> la « merdification », ce processus inexorable de dégradation de la qualité des services sur les plateformes numériques
Bien sûr, le pourrissement des services existe au-delà des plateformes du Web. Mais il est si systémique dans ce secteur que le mot inventé par le journaliste canadien Cory Doctorow a tout de suite fait mouche sur les réseaux sociaux.
Histoire d’une notion. A une époque qui semble désormais lointaine, aucun résultat « sponsorisé » n’apparaissait en tête de liste lors d’une recherche sur Google. Il était possible de trouver rapidement un utilisateur ou un contenu précis sur Instagram, grâce à un astucieux système de hashtags. Les vidéos mises en ligne sur YouTube n’étaient précédées ou interrompues par aucune publicité.

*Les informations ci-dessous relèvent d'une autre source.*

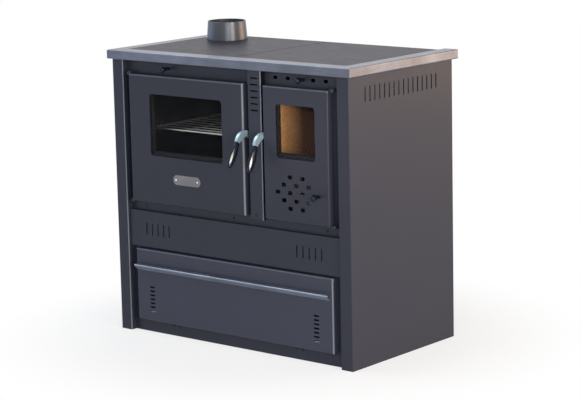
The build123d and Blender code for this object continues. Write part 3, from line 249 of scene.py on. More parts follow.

N’importe quel abonné Netflix pouvait donner le mot de passe de son compte à ses proches, et visionner un film en même temps qu’eux. Mieux : un internaute utilisant un comparateur de vols comme Skyscanner pouvait réserver un trajet en avion sans voir le prix augmenter de façon aléatoire à chaque étape de la réservation.
Si cette dégradation de la qualité des services fournis par les plateformes numériques est longtemps restée sous les radars médiatiques, tout utilisateur en a fait l’expérience. Il ne manquait qu’un mot pour désigner ce processus apparemment inexorable de « pourrissement » des plateformes.
Lors de vacances en famille, alors qu’il bataille contre des publicités et des trackers (ces petits logiciels incorporés dans des applications mobiles) pour trouver l’adresse d’un restaurant sur le site TripAdvisor, l’activiste et journaliste canadien Cory Doctorow a l’idée d’un néologisme : « enshittification » en anglais, souvent traduit en français par « merdification » ou « emmerdification ». Partagée dans un post sur Twitter en 2022, la notion rencontre un succès immédiat auprès des utilisateurs anglophones, qui voient dans sa formulation un brin grossière matière à exprimer leur propre frustration.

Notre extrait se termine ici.